## GIVEN RECORDS
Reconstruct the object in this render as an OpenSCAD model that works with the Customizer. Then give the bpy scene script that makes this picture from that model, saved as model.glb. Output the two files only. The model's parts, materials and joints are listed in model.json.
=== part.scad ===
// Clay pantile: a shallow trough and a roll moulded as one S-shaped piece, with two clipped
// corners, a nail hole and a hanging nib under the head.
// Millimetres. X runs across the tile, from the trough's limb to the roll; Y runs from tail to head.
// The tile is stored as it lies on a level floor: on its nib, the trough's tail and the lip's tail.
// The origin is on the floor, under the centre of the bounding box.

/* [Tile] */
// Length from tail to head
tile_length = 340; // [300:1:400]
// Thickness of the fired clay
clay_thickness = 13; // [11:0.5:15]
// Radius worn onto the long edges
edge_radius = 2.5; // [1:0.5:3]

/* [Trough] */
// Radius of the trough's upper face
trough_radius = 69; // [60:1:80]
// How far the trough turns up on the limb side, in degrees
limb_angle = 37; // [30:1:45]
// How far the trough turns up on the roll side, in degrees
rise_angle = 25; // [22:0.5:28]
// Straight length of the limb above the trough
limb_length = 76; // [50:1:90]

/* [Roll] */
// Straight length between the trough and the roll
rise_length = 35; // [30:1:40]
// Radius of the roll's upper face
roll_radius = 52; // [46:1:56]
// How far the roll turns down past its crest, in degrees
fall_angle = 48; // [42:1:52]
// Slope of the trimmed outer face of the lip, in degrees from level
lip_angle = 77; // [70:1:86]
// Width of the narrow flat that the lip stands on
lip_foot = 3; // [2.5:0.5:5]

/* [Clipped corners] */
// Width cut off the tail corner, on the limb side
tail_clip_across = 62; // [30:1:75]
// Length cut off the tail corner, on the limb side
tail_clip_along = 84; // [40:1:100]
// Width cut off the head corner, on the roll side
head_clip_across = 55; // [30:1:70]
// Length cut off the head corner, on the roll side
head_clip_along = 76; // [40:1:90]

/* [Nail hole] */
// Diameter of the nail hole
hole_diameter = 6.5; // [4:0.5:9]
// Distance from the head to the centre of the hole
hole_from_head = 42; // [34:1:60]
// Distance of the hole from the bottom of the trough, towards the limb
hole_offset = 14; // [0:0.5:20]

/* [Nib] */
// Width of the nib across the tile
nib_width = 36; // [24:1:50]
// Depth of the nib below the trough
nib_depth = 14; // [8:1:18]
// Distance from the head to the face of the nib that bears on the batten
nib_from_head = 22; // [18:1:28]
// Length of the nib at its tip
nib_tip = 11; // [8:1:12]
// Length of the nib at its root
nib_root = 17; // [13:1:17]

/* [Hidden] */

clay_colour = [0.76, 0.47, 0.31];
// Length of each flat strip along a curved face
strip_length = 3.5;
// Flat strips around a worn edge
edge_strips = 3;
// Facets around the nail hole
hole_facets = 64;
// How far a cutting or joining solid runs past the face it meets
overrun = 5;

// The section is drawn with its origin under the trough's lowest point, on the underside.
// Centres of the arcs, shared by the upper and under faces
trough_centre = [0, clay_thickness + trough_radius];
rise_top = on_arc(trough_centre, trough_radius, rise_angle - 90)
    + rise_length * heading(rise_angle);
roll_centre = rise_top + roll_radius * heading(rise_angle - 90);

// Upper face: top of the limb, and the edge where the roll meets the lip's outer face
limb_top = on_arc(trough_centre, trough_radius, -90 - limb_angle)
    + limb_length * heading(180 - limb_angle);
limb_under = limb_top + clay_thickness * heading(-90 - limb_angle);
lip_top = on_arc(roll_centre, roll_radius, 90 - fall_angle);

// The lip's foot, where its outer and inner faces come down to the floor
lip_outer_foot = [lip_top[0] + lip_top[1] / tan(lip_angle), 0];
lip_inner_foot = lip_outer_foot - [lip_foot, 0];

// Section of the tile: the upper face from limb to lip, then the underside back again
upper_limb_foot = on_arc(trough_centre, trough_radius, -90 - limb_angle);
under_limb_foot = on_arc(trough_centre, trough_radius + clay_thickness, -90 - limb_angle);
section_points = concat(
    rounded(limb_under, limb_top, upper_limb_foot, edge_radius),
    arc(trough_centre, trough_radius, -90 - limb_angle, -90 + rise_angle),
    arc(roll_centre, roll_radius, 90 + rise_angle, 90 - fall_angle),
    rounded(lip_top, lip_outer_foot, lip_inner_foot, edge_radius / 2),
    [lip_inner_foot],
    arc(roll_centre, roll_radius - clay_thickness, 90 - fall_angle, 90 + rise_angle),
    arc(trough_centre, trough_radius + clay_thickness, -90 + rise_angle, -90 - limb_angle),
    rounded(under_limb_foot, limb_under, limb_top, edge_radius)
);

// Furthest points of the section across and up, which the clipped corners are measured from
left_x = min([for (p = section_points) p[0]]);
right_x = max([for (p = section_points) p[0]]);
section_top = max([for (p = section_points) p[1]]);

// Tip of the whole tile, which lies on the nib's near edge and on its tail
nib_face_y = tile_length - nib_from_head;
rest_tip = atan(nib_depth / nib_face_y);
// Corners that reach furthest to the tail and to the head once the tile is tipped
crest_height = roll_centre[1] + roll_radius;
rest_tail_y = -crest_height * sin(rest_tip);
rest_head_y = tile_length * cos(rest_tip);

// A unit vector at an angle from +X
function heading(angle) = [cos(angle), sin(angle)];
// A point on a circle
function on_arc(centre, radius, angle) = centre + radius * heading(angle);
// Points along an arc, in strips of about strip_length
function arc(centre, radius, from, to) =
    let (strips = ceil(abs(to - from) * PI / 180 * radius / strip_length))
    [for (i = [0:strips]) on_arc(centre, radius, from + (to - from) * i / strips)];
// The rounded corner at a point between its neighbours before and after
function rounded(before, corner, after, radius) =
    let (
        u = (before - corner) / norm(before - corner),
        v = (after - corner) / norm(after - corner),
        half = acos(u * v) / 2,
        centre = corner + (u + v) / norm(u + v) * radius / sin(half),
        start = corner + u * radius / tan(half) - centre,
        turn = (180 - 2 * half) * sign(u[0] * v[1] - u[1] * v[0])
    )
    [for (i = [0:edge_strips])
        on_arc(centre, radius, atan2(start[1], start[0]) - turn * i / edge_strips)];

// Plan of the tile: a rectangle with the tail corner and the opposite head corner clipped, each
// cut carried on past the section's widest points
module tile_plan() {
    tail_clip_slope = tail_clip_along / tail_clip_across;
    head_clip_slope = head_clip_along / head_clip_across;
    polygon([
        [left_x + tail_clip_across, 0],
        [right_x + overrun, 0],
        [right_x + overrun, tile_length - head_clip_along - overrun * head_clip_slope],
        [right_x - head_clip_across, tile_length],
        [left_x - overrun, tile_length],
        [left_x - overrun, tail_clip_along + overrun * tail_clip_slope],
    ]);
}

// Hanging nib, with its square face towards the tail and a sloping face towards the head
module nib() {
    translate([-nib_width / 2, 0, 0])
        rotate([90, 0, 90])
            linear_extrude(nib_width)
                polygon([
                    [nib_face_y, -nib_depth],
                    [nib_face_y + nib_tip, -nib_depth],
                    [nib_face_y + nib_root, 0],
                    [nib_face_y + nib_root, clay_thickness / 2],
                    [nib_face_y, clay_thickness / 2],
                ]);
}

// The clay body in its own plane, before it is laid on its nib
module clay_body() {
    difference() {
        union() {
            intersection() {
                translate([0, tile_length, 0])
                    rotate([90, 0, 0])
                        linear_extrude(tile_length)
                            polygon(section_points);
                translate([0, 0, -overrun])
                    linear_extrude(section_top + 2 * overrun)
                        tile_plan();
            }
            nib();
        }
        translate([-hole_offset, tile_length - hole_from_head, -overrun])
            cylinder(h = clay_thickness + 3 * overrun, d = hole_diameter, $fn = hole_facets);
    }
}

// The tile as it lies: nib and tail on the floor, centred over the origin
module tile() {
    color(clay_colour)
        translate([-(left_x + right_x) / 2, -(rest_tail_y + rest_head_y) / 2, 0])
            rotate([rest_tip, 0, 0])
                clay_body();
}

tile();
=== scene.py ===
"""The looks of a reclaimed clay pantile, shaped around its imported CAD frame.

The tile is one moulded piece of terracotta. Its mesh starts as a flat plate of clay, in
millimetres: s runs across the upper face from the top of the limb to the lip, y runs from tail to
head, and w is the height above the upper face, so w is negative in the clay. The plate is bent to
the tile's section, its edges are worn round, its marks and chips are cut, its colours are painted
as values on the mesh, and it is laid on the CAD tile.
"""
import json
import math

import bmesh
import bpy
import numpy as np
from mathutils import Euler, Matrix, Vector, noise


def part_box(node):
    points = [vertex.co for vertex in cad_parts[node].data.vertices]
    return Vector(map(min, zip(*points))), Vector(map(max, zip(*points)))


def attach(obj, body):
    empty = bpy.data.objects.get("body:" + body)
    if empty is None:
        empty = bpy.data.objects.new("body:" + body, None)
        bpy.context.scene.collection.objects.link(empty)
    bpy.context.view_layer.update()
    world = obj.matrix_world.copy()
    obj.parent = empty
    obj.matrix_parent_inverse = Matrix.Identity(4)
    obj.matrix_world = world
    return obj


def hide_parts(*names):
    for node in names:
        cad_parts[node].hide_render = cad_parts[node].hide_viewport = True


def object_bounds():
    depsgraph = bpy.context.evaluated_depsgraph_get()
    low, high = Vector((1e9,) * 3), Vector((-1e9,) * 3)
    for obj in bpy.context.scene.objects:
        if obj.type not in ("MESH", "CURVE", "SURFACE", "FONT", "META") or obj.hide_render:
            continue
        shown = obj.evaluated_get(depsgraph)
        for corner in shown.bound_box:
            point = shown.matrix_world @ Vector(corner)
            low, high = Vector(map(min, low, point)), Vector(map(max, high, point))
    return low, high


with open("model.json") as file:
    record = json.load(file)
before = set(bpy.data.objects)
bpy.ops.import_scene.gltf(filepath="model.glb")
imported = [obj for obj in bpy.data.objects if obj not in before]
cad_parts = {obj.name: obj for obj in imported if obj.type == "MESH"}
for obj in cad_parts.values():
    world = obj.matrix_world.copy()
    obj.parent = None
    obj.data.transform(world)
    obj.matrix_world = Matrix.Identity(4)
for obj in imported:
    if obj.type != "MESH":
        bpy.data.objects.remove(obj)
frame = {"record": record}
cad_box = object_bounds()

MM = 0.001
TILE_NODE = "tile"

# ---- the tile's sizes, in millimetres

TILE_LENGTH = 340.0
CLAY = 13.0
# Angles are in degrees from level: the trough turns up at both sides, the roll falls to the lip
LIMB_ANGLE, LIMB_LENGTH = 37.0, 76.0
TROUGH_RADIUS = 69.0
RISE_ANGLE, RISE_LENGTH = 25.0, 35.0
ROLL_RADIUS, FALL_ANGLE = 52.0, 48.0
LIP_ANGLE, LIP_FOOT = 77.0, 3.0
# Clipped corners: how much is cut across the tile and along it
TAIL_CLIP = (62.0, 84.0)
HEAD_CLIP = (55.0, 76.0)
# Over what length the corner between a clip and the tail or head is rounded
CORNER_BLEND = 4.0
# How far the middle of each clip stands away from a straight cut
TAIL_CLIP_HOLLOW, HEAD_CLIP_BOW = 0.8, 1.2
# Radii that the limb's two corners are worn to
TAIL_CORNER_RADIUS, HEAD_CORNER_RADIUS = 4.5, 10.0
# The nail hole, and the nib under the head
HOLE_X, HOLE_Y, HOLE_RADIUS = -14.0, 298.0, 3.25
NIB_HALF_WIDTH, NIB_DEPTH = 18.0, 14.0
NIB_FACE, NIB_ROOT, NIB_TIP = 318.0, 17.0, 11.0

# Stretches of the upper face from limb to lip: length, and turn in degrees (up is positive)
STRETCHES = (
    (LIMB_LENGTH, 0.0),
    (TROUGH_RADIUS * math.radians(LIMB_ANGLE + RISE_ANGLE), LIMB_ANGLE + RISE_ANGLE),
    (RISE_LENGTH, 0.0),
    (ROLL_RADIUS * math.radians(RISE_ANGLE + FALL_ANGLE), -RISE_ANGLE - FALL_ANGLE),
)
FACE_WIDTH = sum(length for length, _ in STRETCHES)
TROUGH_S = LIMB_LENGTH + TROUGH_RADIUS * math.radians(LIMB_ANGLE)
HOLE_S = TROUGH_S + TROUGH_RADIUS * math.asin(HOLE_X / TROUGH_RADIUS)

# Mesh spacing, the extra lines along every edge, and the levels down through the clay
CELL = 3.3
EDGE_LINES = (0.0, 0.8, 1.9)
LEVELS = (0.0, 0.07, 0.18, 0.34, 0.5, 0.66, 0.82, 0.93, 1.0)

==

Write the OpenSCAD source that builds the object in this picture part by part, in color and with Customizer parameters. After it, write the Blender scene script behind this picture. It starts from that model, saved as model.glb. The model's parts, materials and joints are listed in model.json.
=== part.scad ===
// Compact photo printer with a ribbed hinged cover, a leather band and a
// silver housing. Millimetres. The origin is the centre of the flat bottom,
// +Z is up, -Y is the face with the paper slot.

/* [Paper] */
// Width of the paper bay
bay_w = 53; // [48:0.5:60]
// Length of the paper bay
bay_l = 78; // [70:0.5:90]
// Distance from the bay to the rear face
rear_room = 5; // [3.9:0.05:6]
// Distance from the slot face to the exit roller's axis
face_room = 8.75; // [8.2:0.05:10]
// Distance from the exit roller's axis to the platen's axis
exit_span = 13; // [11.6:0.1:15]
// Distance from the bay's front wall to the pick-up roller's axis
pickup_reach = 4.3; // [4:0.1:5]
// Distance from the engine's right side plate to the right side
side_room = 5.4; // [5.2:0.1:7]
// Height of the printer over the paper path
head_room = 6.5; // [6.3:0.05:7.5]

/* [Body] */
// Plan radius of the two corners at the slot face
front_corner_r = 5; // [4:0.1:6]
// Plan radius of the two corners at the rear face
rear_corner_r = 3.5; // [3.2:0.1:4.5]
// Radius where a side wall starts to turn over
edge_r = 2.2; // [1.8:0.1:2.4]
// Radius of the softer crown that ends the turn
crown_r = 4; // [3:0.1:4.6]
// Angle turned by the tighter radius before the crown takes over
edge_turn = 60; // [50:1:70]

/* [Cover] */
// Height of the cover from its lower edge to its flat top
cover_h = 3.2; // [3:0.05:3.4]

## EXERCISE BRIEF
Nothing beyond the lines starting at the line containing "for corner in" and ending at the line containing "# ---- the tile's sizes, in millimetres" is to be reproduced; reproduce those lines exactly, both ends included.

## FULL ANSWER
        for corner in shown.bound_box:
            point = shown.matrix_world @ Vector(corner)
            low, high = Vector(map(min, low, point)), Vector(map(max, high, point))
    return low, high


with open("model.json") as file:
    record = json.load(file)
before = set(bpy.data.objects)
bpy.ops.import_scene.gltf(filepath="model.glb")
imported = [obj for obj in bpy.data.objects if obj not in before]
cad_parts = {obj.name: obj for obj in imported if obj.type == "MESH"}
for obj in cad_parts.values():
    world = obj.matrix_world.copy()
    obj.parent = None
    obj.data.transform(world)
    obj.matrix_world = Matrix.Identity(4)
for obj in imported:
    if obj.type != "MESH":
        bpy.data.objects.remove(obj)
frame = {"record": record}
cad_box = object_bounds()

MM = 0.001
TILE_NODE = "tile"

# ---- the tile's sizes, in millimetres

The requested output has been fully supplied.